EONews Virtual Panel – Internet of Things (IoT): market opportunities in the smart devices

An exclusive interview with Jens Wiegand, vice president and general manager, strategic marketing, Wind River

Pubblicato il 21 giugno 2013

EONEWS: The emerging trend of the “Internet of Things” (IoT), of endpoints and connected intelligent devices in both industrial and civil environments, is now progressively introducing more automation and quality in the product and electronic systems lifecycle management. From your point of view, which could be the new market opportunities related to the smart devices and the ‘ambient intelligence’?

WIEGAND: The Internet of Things is transforming not only businesses, but also our lives. The ability of connected intelligent devices to perceive and respond to the environment around them makes them incredibly valuable for complex decision-making in a broad range of industries. The momentum behind the Internet of Things derives from macroeconomic trends, as well as trends that impact specific industries or groups of adopters.

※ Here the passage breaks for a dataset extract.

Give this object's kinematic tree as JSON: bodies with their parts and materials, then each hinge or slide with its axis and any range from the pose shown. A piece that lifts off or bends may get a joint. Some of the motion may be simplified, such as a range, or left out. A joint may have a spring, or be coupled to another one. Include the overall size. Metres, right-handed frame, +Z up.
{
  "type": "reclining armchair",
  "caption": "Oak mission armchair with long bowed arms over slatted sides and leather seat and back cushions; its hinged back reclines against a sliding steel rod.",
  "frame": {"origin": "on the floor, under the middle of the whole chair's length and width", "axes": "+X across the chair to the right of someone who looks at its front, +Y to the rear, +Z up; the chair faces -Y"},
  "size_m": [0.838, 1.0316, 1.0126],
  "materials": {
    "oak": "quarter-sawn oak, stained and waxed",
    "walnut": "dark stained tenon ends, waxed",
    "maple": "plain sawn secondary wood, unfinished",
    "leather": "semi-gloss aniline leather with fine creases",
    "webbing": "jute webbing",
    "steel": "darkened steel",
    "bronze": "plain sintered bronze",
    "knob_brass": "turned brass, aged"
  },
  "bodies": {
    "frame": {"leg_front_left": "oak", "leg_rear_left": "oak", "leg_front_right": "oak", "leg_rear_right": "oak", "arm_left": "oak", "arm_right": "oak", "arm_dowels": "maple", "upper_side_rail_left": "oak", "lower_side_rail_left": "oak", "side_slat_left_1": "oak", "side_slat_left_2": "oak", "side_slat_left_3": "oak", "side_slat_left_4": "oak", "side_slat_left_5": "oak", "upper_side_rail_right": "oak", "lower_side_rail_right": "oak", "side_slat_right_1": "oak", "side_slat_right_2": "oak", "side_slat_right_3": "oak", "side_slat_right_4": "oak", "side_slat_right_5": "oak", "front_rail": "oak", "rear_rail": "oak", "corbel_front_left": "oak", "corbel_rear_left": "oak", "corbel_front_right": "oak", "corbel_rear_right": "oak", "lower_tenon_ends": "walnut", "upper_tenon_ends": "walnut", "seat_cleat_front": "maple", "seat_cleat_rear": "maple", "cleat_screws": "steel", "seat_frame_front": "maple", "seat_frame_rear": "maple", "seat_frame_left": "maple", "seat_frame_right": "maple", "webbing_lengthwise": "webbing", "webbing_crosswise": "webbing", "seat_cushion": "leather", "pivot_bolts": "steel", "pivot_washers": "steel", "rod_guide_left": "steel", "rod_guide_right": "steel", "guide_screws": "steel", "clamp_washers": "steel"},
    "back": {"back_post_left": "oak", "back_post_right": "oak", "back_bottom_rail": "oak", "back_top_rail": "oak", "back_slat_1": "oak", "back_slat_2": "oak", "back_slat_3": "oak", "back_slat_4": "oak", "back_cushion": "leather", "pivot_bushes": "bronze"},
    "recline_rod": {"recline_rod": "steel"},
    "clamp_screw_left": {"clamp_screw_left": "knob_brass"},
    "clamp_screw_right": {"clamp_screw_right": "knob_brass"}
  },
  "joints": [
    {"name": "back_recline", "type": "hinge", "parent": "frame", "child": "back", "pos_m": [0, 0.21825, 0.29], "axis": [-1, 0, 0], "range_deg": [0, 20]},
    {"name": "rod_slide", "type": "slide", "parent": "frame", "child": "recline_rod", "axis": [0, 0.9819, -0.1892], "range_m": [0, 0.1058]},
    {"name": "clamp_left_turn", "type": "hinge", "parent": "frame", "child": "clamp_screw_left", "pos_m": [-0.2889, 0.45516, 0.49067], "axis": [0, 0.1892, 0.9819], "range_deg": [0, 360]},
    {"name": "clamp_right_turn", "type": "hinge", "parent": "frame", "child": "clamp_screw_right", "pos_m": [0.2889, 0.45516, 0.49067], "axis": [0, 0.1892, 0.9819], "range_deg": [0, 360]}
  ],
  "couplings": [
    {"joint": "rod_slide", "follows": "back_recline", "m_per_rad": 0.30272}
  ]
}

Some of the key benefits associated with smart devices and the ‘ambient intelligence’ include the following areas summarized below:

  • Reduction of high labour costs. It typically costs at least three times as much for a human to perform a task as a machine. Intelligent systems can now perform many tasks that require intelligence and situational awareness, such as utility meter reading, smart building monitoring, power management, and so on.
  • Productivity by leveraging adoptive analytics. Data has become the new currency of business, and intelligent systems can supply both the raw material and sophisticated, real-time analytics that shape and guide more intelligent business decisions resulting in a gain of productivity.
  • New business models and revenue streams. Intelligent systems can be both an on-ramp to the cloud and a means of exploiting the cloud’s potential. Through intelligent systems’, businesses can develop new services and offer them through the Software-as-a-Service (SaaS) model, creating new efficiencies and economies.
  • Eco considerations. Machines can perform power management tasks with finer precision and faster response times than manual, human-dependent systems—saving energy, prioritizing usage, setting policies for response to outages, etc.
  • The “instant gratification” culture. Customers want everything now—whether it’s just-in-time servicing, real-time order fulfilment, or immediate answers to complex questions.  Intelligent systems can accelerate many services—and in the process accelerate revenue generation, higher profitability and new ways to monetize.

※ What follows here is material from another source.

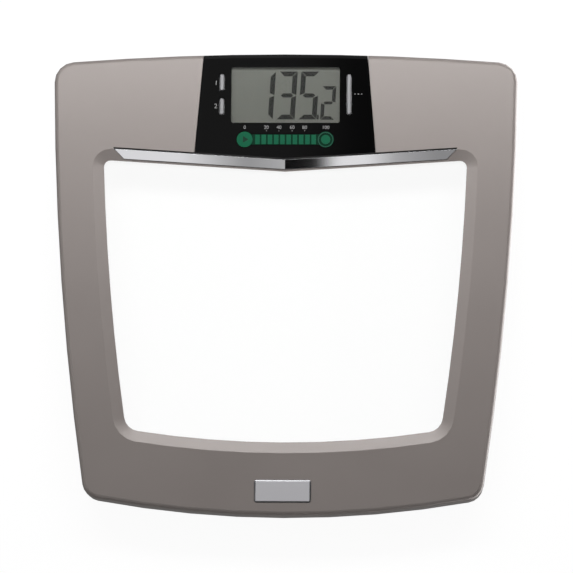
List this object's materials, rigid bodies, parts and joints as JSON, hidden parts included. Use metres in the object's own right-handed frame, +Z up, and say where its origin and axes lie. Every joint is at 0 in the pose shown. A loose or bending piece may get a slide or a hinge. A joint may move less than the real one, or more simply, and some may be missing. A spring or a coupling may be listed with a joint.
{
  "type": "bathroom scale",
  "caption": "Low square bathroom scale: a moulded frame round a clear glass platform, with a dark display panel, press keys and a light bar behind it.",
  "frame": {"origin": "on the floor, under the middle of the scale", "axes": "+Z up, +Y back towards the display, +X to the right of someone who reads it"},
  "size_m": [0.3204, 0.32, 0.0288],
  "materials": {
    "frame_paint": "metallic satin paint",
    "fascia_gloss": "mirror gloss",
    "trim_chrome": "polished",
    "badge_metal": "satin",
    "key_silver": "satin silver",
    "lcd_window": "clear",
    "lcd_glass": "grey liquid crystal",
    "goal_green": "clear tinted",
    "platform_glass": "clear",
    "gasket_rubber": "soft",
    "tray_plastic": "moulded",
    "switch_black": "moulded",
    "slider_grey": "moulded",
    "carrier_white": "moulded",
    "zebra_rubber": "soft",
    "board_green": "lacquered board",
    "switch_steel": "plated",
    "cell_steel": "bare",
    "screw_steel": "plated",
    "contact_steel": "nickel plated",
    "battery_wrap": "printed sleeve, left plain",
    "foot_plastic": "moulded",
    "pad_rubber": "matt",
    "lead_white": "flexible insulation",
    "lead_red": "flexible insulation"
  },
  "bodies": {
    "housing": {"top_frame": "frame_paint", "chrome_trim": "trim_chrome", "badge_plate": "badge_metal", "display_fascia": "fascia_gloss", "lcd_cover": "lcd_window", "lcd_panel": "lcd_glass", "lcd_carrier": "carrier_white", "zebra_strip_front": "zebra_rubber", "zebra_strip_back": "zebra_rubber", "main_board": "board_green", "controller_chip": "switch_black", "goal_light_guide": "goal_green", "glass_platform": "platform_glass", "glass_gasket": "gasket_rubber", "base_tray": "tray_plastic", "unit_switch_body": "switch_black", "battery_lead_left": "lead_red", "battery_lead_right": "lead_red", "user_key_1_switch": "switch_steel", "user_key_2_switch": "switch_steel", "set_key_switch": "switch_steel", "battery_1": "battery_wrap", "battery_2": "battery_wrap", "battery_3": "battery_wrap", "battery_4": "battery_wrap", "battery_contact_front_left": "contact_steel", "battery_contact_front_right": "contact_steel", "battery_contact_back_left": "contact_steel", "battery_contact_back_middle": "contact_steel", "battery_contact_back_right": "contact_steel", "housing_screw_1": "screw_steel", "housing_screw_2": "screw_steel", "housing_screw_3": "screw_steel", "housing_screw_4": "screw_steel", "housing_screw_5": "screw_steel", "housing_screw_6": "screw_steel", "load_cell_back_left": "cell_steel", "load_cell_lead_back_left": "lead_white", "load_cell_back_right": "cell_steel", "load_cell_lead_back_right": "lead_white", "load_cell_front_left": "cell_steel", "load_cell_lead_front_left": "lead_white", "load_cell_front_right": "cell_steel", "load_cell_lead_front_right": "lead_white"},
    "user_key_1": {"user_key_1": "key_silver", "user_key_1_plunger": "switch_black"},
    "user_key_2": {"user_key_2": "key_silver", "user_key_2_plunger": "switch_black"},
    "set_key": {"set_key": "key_silver", "set_key_plunger": "switch_black"},
    "foot_back_left": {"foot_cup_back_left": "foot_plastic", "foot_pad_back_left": "pad_rubber"},
    "foot_back_right": {"foot_cup_back_right": "foot_plastic", "foot_pad_back_right": "pad_rubber"},
    "foot_front_left": {"foot_cup_front_left": "foot_plastic", "foot_pad_front_left": "pad_rubber"},
    "foot_front_right": {"foot_cup_front_right": "foot_plastic", "foot_pad_front_right": "pad_rubber"},
    "battery_door": {"battery_door": "tray_plastic"},
    "unit_slider": {"unit_slider": "slider_grey"}
  },
  "joints": [
    {"name": "user_key_1_press", "type": "slide", "parent": "housing", "child": "user_key_1", "axis": [0, 0, -1], "range_m": [0, 0.0006], "stiffness_N_per_m": 1500},
    {"name": "user_key_2_press", "type": "slide", "parent": "housing", "child": "user_key_2", "axis": [0, 0, -1], "range_m": [0, 0.0006], "stiffness_N_per_m": 1500},
    {"name": "set_key_press", "type": "slide", "parent": "housing", "child": "set_key", "axis": [0, 0, -1], "range_m": [0, 0.0006], "stiffness_N_per_m": 1500},
    {"name": "foot_back_left_press", "type": "slide", "parent": "housing", "child": "foot_back_left", "axis": [0, 0, 1], "range_m": [0, 0.0006], "stiffness_N_per_m": 100000, "deforming": ["load_cell_back_left"]},
    {"name": "foot_back_right_press", "type": "slide", "parent": "housing", "child": "foot_back_right", "axis": [0, 0, 1], "range_m": [0, 0.0006], "stiffness_N_per_m": 100000, "deforming": ["load_cell_back_right"]},
    {"name": "foot_front_left_press", "type": "slide", "parent": "housing", "child": "foot_front_left", "axis": [0, 0, 1], "range_m": [0, 0.0006], "stiffness_N_per_m": 100000, "deforming": ["load_cell_front_left"]},
    {"name": "foot_front_right_press", "type": "slide", "parent": "housing", "child": "foot_front_right", "axis": [0, 0, 1], "range_m": [0, 0.0006], "stiffness_N_per_m": 100000, "deforming": ["load_cell_front_right"]},
    {"name": "battery_door_hinge", "type": "hinge", "parent": "housing", "child": "battery_door", "pos_m": [-0.0879, 0.1513, 0.006], "axis": [1, 0, 0], "range_deg": [0, 70]},
    {"name": "unit_slider_slide", "type": "slide", "parent": "housing", "child": "unit_slider", "axis": [1, 0, 0], "range_m": [0, 0.003]}
  ]
}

EONEWS: The Internet of Things may represent a new opportunity for business, but also a potential security threat. Which is your opinion on IoT-related danger (which may increase threats in industrial environments, but not only)?

WIEGAND: This starts with understanding the specific security vulnerabilities related to the device, data, services, applications, and management.  Because we’re dealing with connected devices, an end-to-end security view is important from the device to the data center to IT and everything in between.  A defense in depth approach with products, services and partners is critical.

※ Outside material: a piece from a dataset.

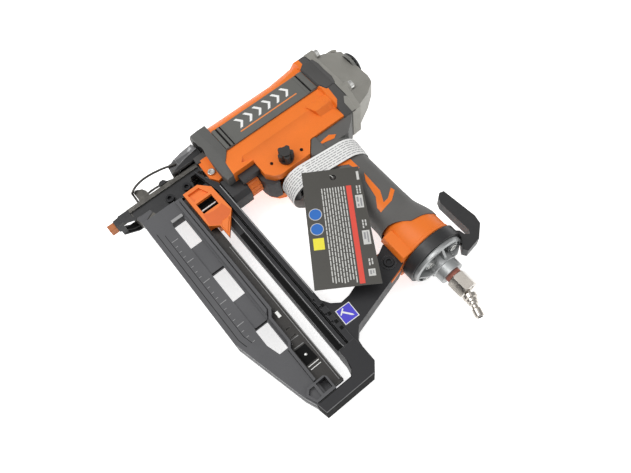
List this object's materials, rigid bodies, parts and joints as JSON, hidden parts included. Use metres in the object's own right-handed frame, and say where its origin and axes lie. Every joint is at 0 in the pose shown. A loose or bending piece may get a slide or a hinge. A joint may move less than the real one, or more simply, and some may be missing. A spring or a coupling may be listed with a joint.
{
  "type": "pneumatic finish nail gun",
  "caption": "Pneumatic finish nail gun with angled magazine, lift-off nose latch, safety yoke, belt hook and swivel air plug, lying on its side.",
  "frame": {"origin": "middle of the nail exit at the front end of the nose pad, on the drive axis", "axes": "+X along the drive axis from the nose to the cap, -Y from the barrel to the handle's end, +Z out of the tool's left side, which faces up"},
  "size_m": [0.2981, 0.3093, 0.064],
  "materials": {
    "housing_orange": "satin orange paint on die-cast alloy",
    "bumper_gray": "matt moulded rubber",
    "bumper_dark": "matt moulded rubber",
    "panel_gray": "fine grained plastic",
    "grip_rubber": "matt moulded rubber",
    "aluminium_bore": "honed",
    "seal_rubber": "smooth rubber",
    "piston_metal": "turned",
    "ring_plastic": "smooth",
    "steel_hard": "ground",
    "valve_plastic": "smooth",
    "steel_spring": "bright drawn wire",
    "cap_cast": "die cast, light gray coat",
    "screw_silver": "zinc plated",
    "deflector_black": "fine grained plastic",
    "screw_black": "black oxide",
    "steel_nose": "ground steel",
    "latch_gray": "gloss black",
    "steel_wire": "bright drawn wire",
    "pad_rubber": "translucent brown orange",
    "steel_black": "black oxide",
    "housing_black": "fine grained plastic",
    "wheel_orange": "smooth",
    "knob_black": "smooth",
    "trigger_black": "smooth",
    "hook_black": "fine grained plastic",
    "inlet_cast": "die cast",
    "steel_chrome": "bright",
    "sealant_red": "dried thread sealant",
    "magazine_gray": "anodised dark gray",
    "steel_dark": "brushed",
    "magazine_black": "fine grained plastic",
    "pusher_orange": "smooth",
    "paper_white": "smooth paper",
    "tag_card": "printed card"
  },
  "bodies": {
    "tool_body": {"main_housing": "housing_orange", "front_collar": "bumper_gray", "rear_collar": "bumper_dark", "side_panel_left": "panel_gray", "side_panel_right": "panel_gray", "handle_grip": "grip_rubber", "cylinder_sleeve": "aluminium_bore", "sleeve_seals": "seal_rubber", "bumper": "seal_rubber", "head_valve_spring": "steel_spring", "cap_gasket": "seal_rubber", "end_cap": "cap_cast", "cap_screws": "screw_silver", "exhaust_screw": "screw_black", "nosepiece": "steel_nose", "nose_screw": "screw_silver", "magazine_bolts": "screw_black", "door_pin": "steel_nose", "contact_spring": "steel_spring", "contact_guide": "housing_black", "trigger_housing": "housing_black", "trigger_valve_body": "valve_plastic", "valve_spring": "steel_spring", "inlet_gasket": "seal_rubber", "inlet_cap": "inlet_cast", "inlet_cap_screws": "screw_silver", "inlet_stem": "steel_chrome", "thread_sealant": "sealant_red", "magazine_plate_left": "magazine_gray", "magazine_plate_right": "magazine_gray", "magazine_spacer": "steel_nose", "nail_channel": "steel_dark", "magazine_frame": "magazine_black", "arm_screw": "screw_black", "paper_band": "paper_white"},
    "driver": {"piston": "piston_metal", "piston_ring": "ring_plastic", "driver_blade": "steel_hard"},
    "head_valve": {"head_valve": "valve_plastic"},
    "contact": {"no_mar_pad": "pad_rubber", "work_contact": "steel_black", "contact_stud": "steel_nose"},
    "depth_wheel": {"depth_wheel": "wheel_orange"},
    "mode_knob": {"mode_knob": "knob_black", "knob_clip": "steel_spring"},
    "trigger": {"trigger": "trigger_black", "trigger_lever_pin": "steel_nose"},
    "trigger_lever": {"trigger_lever": "steel_black"},
    "valve_stem": {"valve_stem": "steel_nose"},
    "latch_lever": {"latch_lever": "latch_gray"},
    "nose_door": {"nose_door": "steel_nose", "latch_pin": "steel_nose"},
    "latch_bail": {"latch_bail": "steel_wire"},
    "pusher": {"pusher": "pusher_orange"},
    "spring_roll": {"spring_roll": "steel_spring"},
    "belt_hook": {"belt_hook": "hook_black"},
    "exhaust_deflector": {"exhaust_deflector": "deflector_black"},
    "swivel_nut": {"swivel_nut": "steel_chrome"},
    "air_plug": {"air_plug": "steel_chrome"},
    "hang_tag": {"hang_tag": "tag_card"}
  },
  "joints": [
    {"name": "driver_stroke", "type": "slide", "parent": "tool_body", "child": "driver", "axis": [-1, 0, 0], "range_m": [0, 0.088]},
    {"name": "head_valve_lift", "type": "slide", "parent": "tool_body", "child": "head_valve", "axis": [1, 0, 0], "range_m": [0, 0.005], "stiffness_N_per_m": 400, "springref_m": -0.003, "deforming": ["head_valve_spring"]},
    {"name": "contact_travel", "type": "slide", "parent": "tool_body", "child": "contact", "axis": [1, 0, 0], "range_m": [0, 0.009], "stiffness_N_per_m": 400, "springref_m": -0.006, "deforming": ["contact_spring"]},
    {"name": "depth_wheel_turn", "type": "hinge", "parent": "tool_body", "child": "depth_wheel", "pos_m": [0.1305, -0.047, 0], "axis": [1, 0, 0], "continuous": true},
    {"name": "mode_select", "type": "hinge", "parent": "tool_body", "child": "mode_knob", "pos_m": [0.166, -0.06, 0], "axis": [0, 0, 1], "range_deg": [0, 180]},
    {"name": "trigger_pull", "type": "hinge", "parent": "tool_body", "child": "trigger", "pos_m": [0.166, -0.06, 0], "axis": [0, 0, 1], "range_deg": [0, 10], "stiffness_Nm_per_rad": 0.6, "springref_deg": -6.88},
    {"name": "trigger_lever_lift", "type": "hinge", "parent": "trigger", "child": "trigger_lever", "pos_m": [0.161, -0.08, 0], "axis": [0, 0, 1], "range_deg": [0, 8], "stiffness_Nm_per_rad": 0.03, "springref_deg": -5.73},
    {"name": "valve_stem_push", "type": "slide", "parent": "tool_body", "child": "valve_stem", "axis": [0, 1, 0], "range_m": [0, 0.0045], "deforming": ["valve_spring"]},
    {"name": "door_open", "type": "hinge", "parent": "tool_body", "child": "nose_door", "pos_m": [0.108, 0.003, 0], "axis": [0, 0, 1], "range_deg": [-32, 0]},
    {"name": "latch_flip", "type": "hinge", "parent": "nose_door", "child": "latch_lever", "pos_m": [0.08, 0.0073, 0], "axis": [0, 0, 1], "range_deg": [0, 95]},
    {"name": "latch_bail_turn", "type": "hinge", "parent": "latch_lever", "child": "latch_bail", "pos_m": [0.085, 0.012, 0], "axis": [0, 0, 1], "range_deg": [-120, 0]},
    {"name": "pusher_slide", "type": "slide", "parent": "tool_body", "child": "pusher", "axis": [0, -1, 0], "range_m": [0, 0.14], "stiffness_N_per_m": 4, "springref_m": -1},
    {"name": "spring_roll_turn", "type": "hinge", "parent": "pusher", "child": "spring_roll", "pos_m": [0.0839, -0.046, 0], "axis": [1, 0, 0], "continuous": true},
    {"name": "belt_hook_turn", "type": "hinge", "parent": "tool_body", "child": "belt_hook", "pos_m": [0.2085, -0.21, 0], "axis": [0, 1, 0], "range_deg": [-110, 110]},
    {"name": "exhaust_turn", "type": "hinge", "parent": "tool_body", "child": "exhaust_deflector", "pos_m": [0.291, -0.003, 0], "axis": [1, 0, 0], "continuous": true},
    {"name": "swivel_spin", "type": "hinge", "parent": "tool_body", "child": "swivel_nut", "pos_m": [0.2085, -0.248, 0], "axis": [0, 1, 0], "continuous": true},
    {"name": "plug_lean", "type": "hinge", "parent": "swivel_nut", "child": "air_plug", "pos_m": [0.2085, -0.251, 0], "axis": [0, 0, 1], "range_deg": [0, 38]},
    {"name": "tag_swing", "type": "hinge", "parent": "tool_body", "child": "hang_tag", "pos_m": [0.183, -0.1075, 0.0278], "axis": [0, 0, 1], "range_deg": [-20, 20]}
  ],
  "couplings": [
    {"joint": "valve_stem_push", "follows": "trigger_pull", "m_per_rad": 0.0225},
    {"joint": "door_open", "follows": "latch_flip", "ratio": -0.32},
    {"joint": "latch_bail_turn", "follows": "latch_flip", "ratio": -1.1},
    {"joint": "spring_roll_turn", "follows": "pusher_slide", "rad_per_m": 192.31}
  ]
}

Highly distributed architectures represent in general a larger challenge on device protection or privacy of data, and IoT serves as an accelerator in that regard. Providing tightly integrated, state of the art end device security capabilities for protecting devices and their data, but at the same time allowing for an end-to-end protection strategy will be a challenge for many IoT adopters.

The following are key security considerations:

  • Complexity and customization requirements: The technologies involved in creating secure intelligent systems are extremely broad and complex, and most solutions don’t provide a seamless secure end-to-end experience between the business backbone and the system or device domain, thus must be customized to some degree.
  • Lack of specialized skills and expertise: The skill sets required to build secure intelligent devices, as well as the requisite post deployment security strategies, typically reside outside the core competency of operators and device manufacturers.
  • Slowly evolving security standards in technology or application deployment: The core components of intelligent systems have often been implemented in an ad-hoc fashion, using multiple competing standards in development and deployment. Often those standards represent significant security risk vectors which are not know, or worst case no risk management is applied at all. In addition, we still see the “impeding battle at the edge” between embedded and enterprise security standards when it comes to the adoption of IoT concepts.